If Energy Star appliances continue to disappoint, there is a danger of poisoning the well. Consumers might start bypassing products labeled “green.”

The Bottom Line
What’s the next big thing in green? Wayne-Dalton’s Bill Earnest replies, “Defining what’s green … because the answer is so complicated.”

“You almost have to be a scientist with a lab to decipher the dizzying array of claims,” Robyn Griggs Lawrence, editor in chief of Natural Home magazine, told the New York Times. “It’s hard to get information on what makes a product green.”

While standards and benchmarks are being developed, the garage door industry could add value by relying on some of the fundamentals outlined in this story. Increase recycled content, clean up processes, increase energy efficiency of both product and manufacturing plants, recycle scrap, and perhaps help to create mechanisms for recycling old doors. These are the basics of a sustainable industry.

Jason Moreno of Overhead Doors believes, “Green fundamentally changes how you live. It opens your eyes to the fact that everything you do is interconnected. Homeowners are starting to realize that.”


Green Alphabet Soup

SCS (Green Cross) Certified – Scientific Certification Systems is a leading third-party provider of certification, auditing and testing services, and standards. Its stated goal is to recognize the highest levels of performance in food safety and quality, environmental protection, and social responsibility in the private and public sectors, and to stimulate continuous improvement in sustainable development.

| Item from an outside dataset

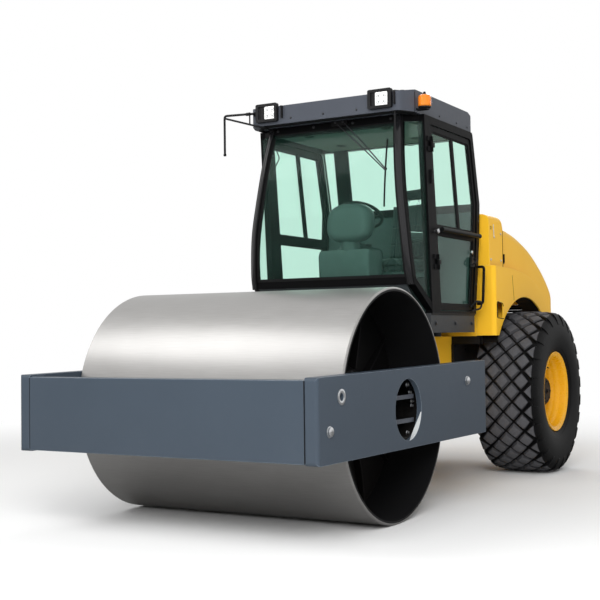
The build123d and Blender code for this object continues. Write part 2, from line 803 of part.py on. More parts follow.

USGBC – US Green Building Council is a community of leaders working to transform the way buildings and communities are designed, built, and operated. It envisions an environmentally responsible, healthy, and prosperous environment that improves the quality of life.

LEED – The Leadership in Energy and Environmental Design (LEED) Green Building Rating System is the nationally accepted benchmark developed by USGBC for the design, construction, and operation of high-performance green buildings.